==== DATA LISTING

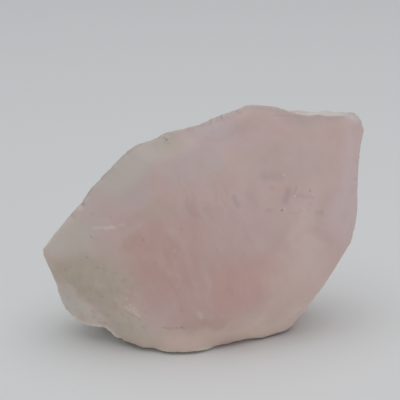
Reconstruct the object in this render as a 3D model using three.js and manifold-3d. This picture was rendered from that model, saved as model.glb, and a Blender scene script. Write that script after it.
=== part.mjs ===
// A lump of rough morganite: cloudy pink beryl, broken out in one piece.
// Millimetres. +X runs along the longest way, +Y away from the broad front face, +Z up.
// The lump stands on a small flat, and the origin is on that flat, under the middle of the lump.

import * as THREE from 'three';
import { ConvexGeometry } from 'three/addons/geometries/ConvexGeometry.js';
import { ImprovedNoise } from 'three/addons/math/ImprovedNoise.js';
import { TessellateModifier } from 'three/addons/modifiers/TessellateModifier.js';
import { mergeVertices } from 'three/addons/utils/BufferGeometryUtils.js';
import Module from 'manifold-3d';

// Overall size of the lump: the finished stone is brought to exactly this
const length = 70.2;
const thickness = 33.6;
const height = 53.5;

// The widest facet of the mesh, and how many halvings bring the longest one down to it
const facet = 3.2;
const splits = 24;

// The middle of the stone, which the surface swells away from
const heart = new THREE.Vector3(0, 0, 23);

// The broad front face is one gently domed break: the stretched ball that fits it
const frontDome = { middle: [-6, 28.5, 20], radii: [55, 45, 58] };

// Corners on the front: how far across and up, and how far they stand ahead of the dome.
// Behind the dome they give its rim a narrow bevel, and ahead of it they let it show.
const frontCorners = {
  upperLeftRim: {
    ahead: -0.8,
    places: [
      [-34.2, 22.3],
      [-29.9, 28],
      [-25.4, 34],
      [-21.7, 38.8],
      [-15.5, 45.1],
      [-13.7, 46.4],
    ],
  },
  saddleRim: {
    ahead: 0.5,
    places: [
      [-8.3, 49.7],
      [-3.1, 50.7],
      [5, 52.3],
    ],
  },
  peakAndTopEdge: {
    ahead: -0.2,
    places: [
      [8.7, 53.6],
      [12.4, 53.6],
      [14.5, 52.9],
      [27.6, 49.7],
      [29.9, 49.4],
    ],
  },
  rightRim: {
    ahead: -0.5,
    places: [
      [32.6, 48],
      [34.1, 47.2],
      [35.6, 46.3],
      [36.6, 45],
      [35.4, 41.4],
      [34.2, 27.4],
      [33.2, 22.1],
      [29.8, 17.3],
      [26.6, 12.1],
    ],
  },
  turnDownOverFoot: {
    ahead: -2,
    places: [
      [24.5, 9.2],
      [13, 9.5],
      [6, 7],
      [-1, 4],
    ],
  },
  creaseOverUnderside: {
    ahead: 0.2,
    places: [
      [-32.2, 20.3],
      [-26, 19.8],
      [-21, 18],
      [-16.5, 11],
      [-11, 3.3],
    ],
  },
  middle: {
    ahead: 1.6,
    places: [
      [-21, 29],
      [-12, 36],
      [-2, 43.5],
      [6, 47.5],
      [14, 48],
      [22, 45],
      [28.5, 42],
      [29, 33],
      [26, 25],
      [19, 20],
      [8, 18],
      [-5, 15],
      [-10, 25],
      [8, 29],
    ],
  },
};

// The other corners, where one flat break meets the next
const corners = {
  leftTip: [
    [-33.5, -8.2, 19.1],
    [-31.9, -7.6, 15],
    [-31.2, -7, 11.1],
    [-29.6, -6.6, 7.3],
    [-27.3, -6.6, 4.5],
    [-33, -3, 19],
  ],
  frontFootEdge: [
    [20.9, -2.9, 2.8],
    [18.6, -1.5, 0.6],
    [12.5, -4.2, 0.6],
    [6.4, -7.6, 0.6],
    [1.2, -10.8, 0.6],
    [-12.1, -9.6, 0.8],
    [-15.6, -9.8, 1.3],
    [-18.1, -9, 2],
  ],
  topLedge: [
    [18.3, 1.5, 50.6],
    [29.5, 7, 48.9],
    [32.8, 8.2, 48.3],
    [34.3, 8.8, 48],
    [35.9, 9.5, 47.1],
  ],
  foot: [
    [17.5, -0.5, -1.5],
    [11, -3.6, -1.5],
    [5, -6.6, -1.5],
    [-3, -15, -1.5],
    [-4.5, -14.6, -1.5],
    [-9.5, -10, -1.5],
    [-17, 5, -1.5],
    [-12, 12.5, -1.5],
    [4, 15.5, -1.5],
    [15, 12.5, -1.5],
    [19.5, 4, -1.5],
  ],
  underside: [
    [-25, -2, 3.6],
    [-21, 7, 4],
    [22, 7, 2.4],
  ],
  back: [
    [-29, 3, 10],
    [-32, 0, 17],
    [-26, 3, 27],
    [-16, 6, 36],
    [-4, 8, 42],
    [8, 9, 45],
    [20, 11, 45],
    [30, 13, 42],
    [34, 13, 38],
    [33.5, 11, 28],
    [30.5, 11, 18],
    [27, 11, 11],
    [-22, 10, 14],
    [-8, 16.5, 14],
    [8, 17, 12],
    [22, 16.5, 17],
  ],
};

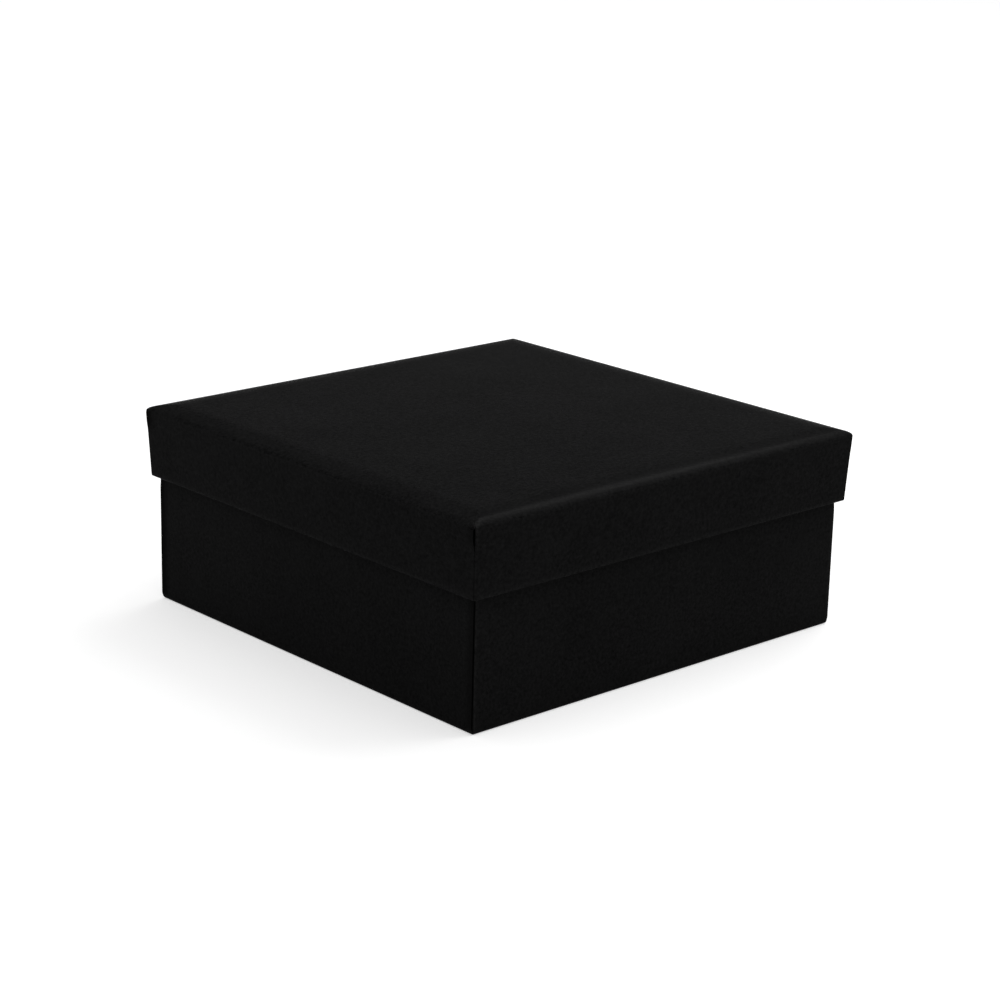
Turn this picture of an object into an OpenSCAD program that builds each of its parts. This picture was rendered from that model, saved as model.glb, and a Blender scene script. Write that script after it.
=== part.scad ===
// Square gift box of the set-up kind: a rigid base and a shallow lid that lifts off.
// Each half is a tray of scored greyboard with taped corners, wrapped in one sheet
// of black paper and lined with another.
// The origin is at the middle of the base's underside, +Z is up and the front is at -Y.

/* [Base] */
// Outside width of the base, from side to side
base_w = 192; // [120:1:300]
// Outside depth of the base, from front to back
base_d = 192; // [120:1:300]
// Height of the base, from the table to its rim
base_h = 80; // [65:1:160]
// Radius of the fold between the base's bottom and its walls
base_fold_r = 1.2; // [0.6:0.1:2]
// How far the base's wrap reaches down inside from the rim
base_turn_in = 18; // [10:1:30]

/* [Lid] */
// Height of the lid, from its top to its rim
lid_h = 30; // [24:1:60]
// How far each wall of the lid leans in, from the fold to the rim
lid_lean = 1.2; // [0:0.1:2]
// Reach of the lid's fold along its top
lid_fold_run = 6; // [1:0.1:8]
// Reach of the lid's fold down its walls
lid_fold_drop = 2.6; // [1:0.1:4]
// Width of the border that slopes down along the edges of the lid's top, beside the fold
shoulder_w = 7; // [4:1:14]
// How far that border slopes down
shoulder_drop = 0.35; // [0.1:0.05:0.6]
// How far the lid's wrap reaches up inside from the rim
lid_turn_in = 15; // [8:1:18]
// Clearance between the base and the lid's rim, on each side
lid_clearance = 0.4; // [0.3:0.1:2]

/* [Board] */
// Thickness of the greyboard
board_t = 2; // [1.5:0.1:3]
// Gap between two walls of a blank where they meet at a corner
corner_gap = 0.2; // [0.1:0.05:0.5]

/* [Corner tape] */
// Thickness of the tape, which is pressed into the board
stay_t = 0.15; // [0.05:0.05:0.3]
// Reach of the tape along each wall, from the corner
stay_w = 20; // [10:1:40]
// Distance from the tape's ends to the fold and to the rim
stay_margin = 3; // [1:1:6]

/* [Paper] */
// Thickness of the wrap
wrap_t = 0.2; // [0.1:0.05:0.4]
// Thickness of the lining
liner_t = 0.15; // [0.1:0.05:0.3]
// How far the lining runs on over the turned-in wrap
liner_overlap = 6; // [3:1:7]
// Distance from a corner to the seam beside it
seam_inset = 0.8; // [0.4:0.1:3]
// Width of the seam, where only the lower layer of the wrap shows
seam_w = 0.8; // [0.3:0.1:1.5]

/* [Hidden] */

// Distance from the outside to the board's inner face
board_in = wrap_t + board_t;
// Distance from the outside to the face of the turned-in wrap
turn_in_face = board_in + wrap_t;
// Depth of a seam: beside a corner the wrap is two layers, pressed to half their thickness
seam_depth = wrap_t / 2;
// Outside width and depth of the lid, across its folds
lid_w = base_w + 2 * (lid_clearance + turn_in_face + lid_lean);
lid_d = base_d + 2 * (lid_clearance + turn_in_face + lid_lean);
// Height of the lid's top when its lining rests on the base's rim
lid_top_z = base_h + liner_t + board_in;
// Straight steps in the arc of a fold
fold_steps = 8;
// Extra length of a cutting shape past what it cuts
cut = 1;

WRAP_COLOUR = "#19191a";
LINER_COLOUR = "#1f1f21";
BOARD_COLOUR = "#8d857a";
STAY_COLOUR = "#b99a6b";

// The places of the four corners, as signs of X and Y
FRONT_LEFT = [-1, -1];
FRONT_RIGHT = [1, -1];
BACK_LEFT = [-1, 1];
BACK_RIGHT = [1, 1];

// A tray lists its sizes in this order. It is drawn with its panel on top, the panel's
// outer face at z = 0 and its walls hanging down, and the base is turned over afterwards.
BASE = [base_w, base_d, base_h, 0, [base_fold_r, base_fold_r], [0, 0]];
LID = [lid_w, lid_d, lid_h, lid_lean, [lid_fold_run, lid_fold_drop], [shoulder_w, shoulder_drop]];

function width(tray) = tray[0];
function depth(tray) = tray[1];
function height(tray) = tray[2];
function lean(tray) = tray[3];
function fold(tray) = tray[4];
function shoulder(tray) = tray[5];

// Height at which a fold ends and the wall below it starts
function fold_z(tray) = -shoulder(tray)[1] - fold(tray)[1];

// Distance from the middle of the tray to a wall's face at height z, moved in by inset
function wall_x(tray, half, inset, z) =
    half - inset - lean(tray) * (fold_z(tray) - z) / (fold_z(tray) + height(tray));

// Right half of a tray's outer outline, moved in by inset, from height z up to the top
function outline(tray, half, inset, z) =
    let (
        centre = [half - fold(tray)[0], fold_z(tray)],
        reach = fold(tray) - [inset, inset],
        turns = [for (i = [0 : fold_steps]) 90 * i / fold_steps]
    )
    concat(
        [[wall_x(tray, half, inset, z), z]],
        [for (turn = turns) centre + [reach[0] * cos(turn), reach[1] * sin(turn)]],
        shoulder(tray)[1] > 0 ? [[centre[0] - shoulder(tray)[0], -inset]] : []
    );

function mirrored(points) =
    [for (i = [len(points) - 1 : -1 : 0]) [-points[i][0], points[i][1]]];

// Carries a profile in X and Z along Y, or one in Y and Z along X
module along_y(length)
    rotate([90, 0, 0]) linear_extrude(length, center = true) children();
module along_x(length)
    rotate([90, 0, 90]) linear_extrude(length, center = true) children();

// The tray's full outside, moved in by inset and cut off at height z, with its folds
module shell_block(tray, inset, z) {
    across = outline(tray, width(tray) / 2, inset, z);
    along = outline(tray, depth(tray) / 2, inset, z);
    intersection() {
        along_y(depth(tray)) polygon(concat(across, mirrored(across)));
        along_x(width(tray)) polygon(concat(along, mirrored(along)));
    }
}

// The space between the four walls, moved in by inset, from height z up to height top
module core(tray, inset, z, top) {
    intersection() {
        along_y(depth(tray) + 3 * cut) core_profile(tray, width(tray) / 2, inset, z, top);
        along_x(width(tray) + 3 * cut) core_profile(tray, depth(tray) / 2, inset, z, top);
    }
}

module core_profile(tray, half, inset, z, top) {
    right = [[wall_x(tray, half, inset, z), z], [wall_x(tray, half, inset, top), top]];
    polygon(concat(right, mirrored(right)));
}

// Two thin strips that follow the lean of a pair of walls, at inset from the outside
module strips(tray, half, inset, thickness, z, top) {
    for (side = [0, 1]) mirror([side, 0]) polygon([
        [wall_x(tray, half, inset, z), z],
        [wall_x(tray, half, inset, top), top],
        [wall_x(tray, half, inset + thickness, top), top],
        [wall_x(tray, half, inset + thickness, z), z],
    ]);
}

// One scored blank: the side walls run the full depth and the others fit between them
module board(tray) {
    difference() {
        shell_block(tray, wrap_t, wrap_t - height(tray));
        core(tray, board_in, -height(tray), -board_in);
        along_y(depth(tray))
            strips(tray, width(tray) / 2, board_in, corner_gap, -height(tray), -board_in);
        for (corner = [FRONT_LEFT, FRONT_RIGHT, BACK_LEFT, BACK_RIGHT])
            stay_band(tray, corner, -cut);
    }
}

// A strip of tape folded around one corner, over the joint between two walls
module corner_stay(tray, corner) stay_band(tray, corner, wrap_t);

// What lies outside the tape's inner face, around one corner, out to inset
module stay_band(tray, corner, inset) {
    low = stay_margin - height(tray);
    high = fold_z(tray) - stay_margin;
    reach = stay_w + cut;
    intersection() {
        difference() {
            core(tray, inset, low, high);
            core(tray, wrap_t + stay_t, low - cut, high + cut);
        }
        mirror([corner[0] < 0 ? 1 : 0, 0, 0])
            mirror([0, corner[1] < 0 ? 1 : 0, 0])
                translate([width(tray) / 2 - stay_w, depth(tray) / 2 - stay_w, -height(tray)])
                    cube([reach, reach, height(tray)]);
    }
}

// One sheet over the outside and the rim and a little way up the inside.
// Its seams lie on the two side walls, beside the corners.
module wrap(tray, turn_in) {
    rim = -height(tray);
    difference() {
        union() {
            difference() {
                shell_block(tray, 0, rim);
                shell_block(tray, wrap_t, rim + wrap_t);
            }
            core(tray, board_in, rim + seam_depth, rim + turn_in);
        }
        core(tray, turn_in_face, rim - cut, rim + turn_in + cut);
        difference() {
            along_x(width(tray) + cut)
                strips(tray, depth(tray) / 2, seam_inset, seam_w, rim - cut, fold_z(tray));
            core(tray, seam_depth, rim - 2 * cut, fold_z(tray) + cut);
        }
    }
}

// One sheet over the inside that steps onto the turned-in wrap and ends short of the rim
module liner(tray, turn_in) {
    difference() {
        lined_space(tray, turn_in, 0);
        lined_space(tray, turn_in, liner_t);
    }
}

// The space that a lining encloses, taken in by t
module lined_space(tray, turn_in, t) {
    edge = turn_in - height(tray);
    core(tray, board_in + t, edge + t, -board_in - t);
    core(tray, turn_in_face + t, edge - liner_overlap - t, -board_in - t);
}

// Turns a tray over onto its panel, or lifts it to its place on the base
module as_base() mirror([0, 0, 1]) children();
module as_lid() translate([0, 0, lid_top_z]) children();

module base_board() color(BOARD_COLOUR) as_base() board(BASE);
module base_corner_stay(corner) color(STAY_COLOUR) as_base() corner_stay(BASE, corner);
module base_wrap() color(WRAP_COLOUR) as_base() wrap(BASE, base_turn_in);
module base_liner() color(LINER_COLOUR) as_base() liner(BASE, base_turn_in);

module lid_board() color(BOARD_COLOUR) as_lid() board(LID);
module lid_corner_stay(corner) color(STAY_COLOUR) as_lid() corner_stay(LID, corner);
module lid_wrap() color(WRAP_COLOUR) as_lid() wrap(LID, lid_turn_in);
module lid_liner() color(LINER_COLOUR) as_lid() liner(LID, lid_turn_in);

base_board();
base_corner_stay(FRONT_LEFT);  // base_corner_stay_front_left
base_corner_stay(FRONT_RIGHT);  // base_corner_stay_front_right
base_corner_stay(BACK_LEFT);  // base_corner_stay_back_left
base_corner_stay(BACK_RIGHT);  // base_corner_stay_back_right
base_wrap();
base_liner();
lid_board();
lid_corner_stay(FRONT_LEFT);  // lid_corner_stay_front_left
lid_corner_stay(FRONT_RIGHT);  // lid_corner_stay_front_right
lid_corner_stay(BACK_LEFT);  // lid_corner_stay_back_left
lid_corner_stay(BACK_RIGHT);  // lid_corner_stay_back_right
lid_wrap();
lid_liner();
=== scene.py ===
"""A square gift box of the set-up kind: a rigid base and a shallow lid that lifts off.

Each half is a tray of scored greyboard with taped corners, wrapped in one sheet of
black paper and lined with another. Lengths are in metres.
"""

import math

import bpy
from mathutils import Matrix, Vector
from mathutils.geometry import interpolate_bezier


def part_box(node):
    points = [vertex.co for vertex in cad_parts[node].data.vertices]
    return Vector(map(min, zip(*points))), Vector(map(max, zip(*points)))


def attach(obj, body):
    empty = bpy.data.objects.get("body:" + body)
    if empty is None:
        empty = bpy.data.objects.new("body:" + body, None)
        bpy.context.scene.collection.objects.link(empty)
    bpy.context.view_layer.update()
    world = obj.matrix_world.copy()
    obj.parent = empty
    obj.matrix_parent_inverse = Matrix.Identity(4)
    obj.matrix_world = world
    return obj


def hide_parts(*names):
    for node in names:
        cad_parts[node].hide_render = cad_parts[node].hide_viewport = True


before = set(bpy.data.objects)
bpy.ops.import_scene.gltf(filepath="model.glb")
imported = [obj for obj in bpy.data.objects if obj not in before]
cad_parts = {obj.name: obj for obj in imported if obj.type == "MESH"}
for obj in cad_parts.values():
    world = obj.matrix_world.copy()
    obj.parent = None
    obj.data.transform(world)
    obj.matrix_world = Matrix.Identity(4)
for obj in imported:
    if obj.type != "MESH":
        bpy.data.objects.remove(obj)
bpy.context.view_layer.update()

mm = 0.001

# ---------------------------------------------------------------- Viewpoint
# The box is seen a little from above with a front corner turned to the viewer,
# through a short telephoto lens held about a degree off level.

view_azimuth = math.radians(-42.45)
view_elevation = math.radians(16.98)
view_roll = math.radians(1.365)
view_distance = 1.0529
view_target = Vector((10.2, 8.5, 43.2)) * mm

toward_viewer = Vector((
    math.sin(view_azimuth) * math.cos(view_elevation),
    -math.cos(view_azimuth) * math.cos(view_elevation),
    math.sin(view_elevation),
))
level_right = Vector((0, 0, 1)).cross(toward_viewer).normalized()
view_right = Matrix.Rotation(view_roll, 3, toward_viewer) @ level_right
view_up = toward_viewer.cross(view_right)

camera = bpy.data.objects.new("camera", bpy.data.cameras.new("camera"))
camera.data.lens = 92.8
camera.data.sensor_width = 36
camera.matrix_world = Matrix.Translation(view_target + view_distance * toward_viewer) @ Matrix(
    (view_right, view_up, toward_viewer)).transposed().to_4x4()
bpy.context.scene.collection.objects.link(camera)
bpy.context.scene.camera = camera

# ---------------------------------------------------------------- Greyboard trays
# Each tray is one blank of 2 mm greyboard, pressed from waste paper, scored and
# folded up. The board is grey-brown, with darker and paler specks of fibre in it.


def new_material(name):
    """A bare material, with its nodes, links and shader"""
    material = bpy.data.materials.new(name)
    material.use_nodes = True
    tree = material.node_tree
    return material, tree.nodes, tree.links, tree.nodes["Principled BSDF"]


def noise_from(nodes, links, source, size, detail, roughness=0.5):
    """Noise with features of one size, on any vector"""
    noise = nodes.new("ShaderNodeTexNoise")
    noise.inputs["Scale"].default_value = 1 / size
    noise.inputs["Detail"].default_value = detail
    noise.inputs["Roughness"].default_value = roughness
    links.new(source, noise.inputs["Vector"])
    return noise.outputs["Fac"]


def ramp_from(nodes, links, factor, stops):
    """Colours spread over a factor, as a list of place and colour"""
    ramp = nodes.new("ShaderNodeValToRGB")
    elements = ramp.color_ramp.elements
    while len(elements) < len(stops):
        elements.new(1)
    for element, (place, colour) in zip(elements, stops):
        element.position = place
        element.color = (*colour, 1)
    links.new(factor, ramp.inputs["Fac"])
    return ramp.outputs["Color"]


def bump_from(nodes, links, height, depth, under=None):
    """Bump of a given depth, on top of another where one is given"""
    bump = nodes.new("ShaderNodeBump")
    bump.inputs["Distance"].default_value = depth
    bump.inputs["Strength"].default_value = 1
    links.new(height, bump.inputs["Height"])
    if under:
        links.new(under, bump.inputs["Normal"])
    return bump.outputs["Normal"]


def greyboard():
    material, nodes, links, shader = new_material("greyboard")
    place = nodes.new("ShaderNodeTexCoord").outputs["Object"]
    pulp = noise_from(nodes, links, place, 0.9 * mm, 4, 0.7)
    specks = noise_from(nodes, links, place, 0.35 * mm, 2)
    colour = ramp_from(nodes, links, pulp, [
        (0.30, (0.175, 0.155, 0.130)),
        (0.52, (0.265, 0.238, 0.200)),
        (0.72, (0.330, 0.300, 0.258)),
    ])
    links.new(colour, shader.inputs["Base Color"])
    links.new(bump_from(nodes, links, specks, 0.05 * mm), shader.inputs["Normal"])
    shader.inputs["Roughness"].default_value = 0.9
    shader.inputs["Specular IOR Level"].default_value = 0.2
    return material


def cover(node, material):
    """Gives a node of the frame its finish"""
    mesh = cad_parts[node].data
    mesh.materials.clear()
    mesh.materials.append(material)


board_material = greyboard()
for board in ("base_board", "lid_board"):
    cover(board, board_material)

# ---------------------------------------------------------------- Corner tapes
# Gummed kraft paper holds the walls of a tray together: a strip is folded round
# each of its four corners and pressed into the board.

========

EXERCISE: Exact reproduction is required: output the lines from the start of the entries above through the line with "[55, 45, 58]".

EXERCISE RESPONSE:
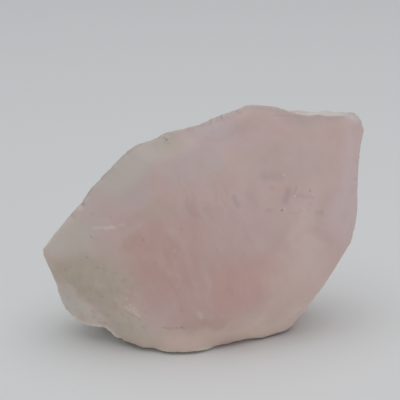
Reconstruct the object in this render as a 3D model using three.js and manifold-3d. This picture was rendered from that model, saved as model.glb, and a Blender scene script. Write that script after it.
=== part.mjs ===
// A lump of rough morganite: cloudy pink beryl, broken out in one piece.
// Millimetres. +X runs along the longest way, +Y away from the broad front face, +Z up.
// The lump stands on a small flat, and the origin is on that flat, under the middle of the lump.

import * as THREE from 'three';
import { ConvexGeometry } from 'three/addons/geometries/ConvexGeometry.js';
import { ImprovedNoise } from 'three/addons/math/ImprovedNoise.js';
import { TessellateModifier } from 'three/addons/modifiers/TessellateModifier.js';
import { mergeVertices } from 'three/addons/utils/BufferGeometryUtils.js';
import Module from 'manifold-3d';

// Overall size of the lump: the finished stone is brought to exactly this
const length = 70.2;
const thickness = 33.6;
const height = 53.5;

// The widest facet of the mesh, and how many halvings bring the longest one down to it
const facet = 3.2;
const splits = 24;

// The middle of the stone, which the surface swells away from
const heart = new THREE.Vector3(0, 0, 23);

// The broad front face is one gently domed break: the stretched ball that fits it
const frontDome = { middle: [-6, 28.5, 20], radii: [55, 45, 58] };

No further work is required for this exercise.